Because the square-head main prevents the use of a fixed backstay, there are two running top stays with a deflector mechanism, as seen on grand prix racing yachts.

Ngoni’s lifting keel features a monolithic keel trunk milled from solid aluminium to support close to 100 tonnes of fin and lead bulb weight.

Royal Huisman says production is well underway for the LY-3 approved crew quarters and that the remaining accommodations comprise a master ‘apartment’ (including gym, steam room and book-lined study), two guest staterooms and a large open-plan deck salon extending to an al fresco seating and dining area on deck.

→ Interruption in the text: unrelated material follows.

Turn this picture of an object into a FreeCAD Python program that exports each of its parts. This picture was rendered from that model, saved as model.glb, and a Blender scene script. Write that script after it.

Godfrey Cray, acting as the owner’s project manager, comments: “Maximising reliability and reducing maintenance to a minimum requires balancing the needs of the client with those of the crew in order to operate the yacht efficiently and safely. To this end, the shipyard has worked closely with the owner’s team to evaluate where the systems architecture can be simplified. This involved, for example, looking at the alarm and monitoring system to minimise the number of sensors, thus eliminating the associated wiring and readouts. A case of ‘must have’ versus ‘nice to have’ has been the modus operendi.”

Details of the interior styling by Rick Baker and Paul Morgan are currently restricted.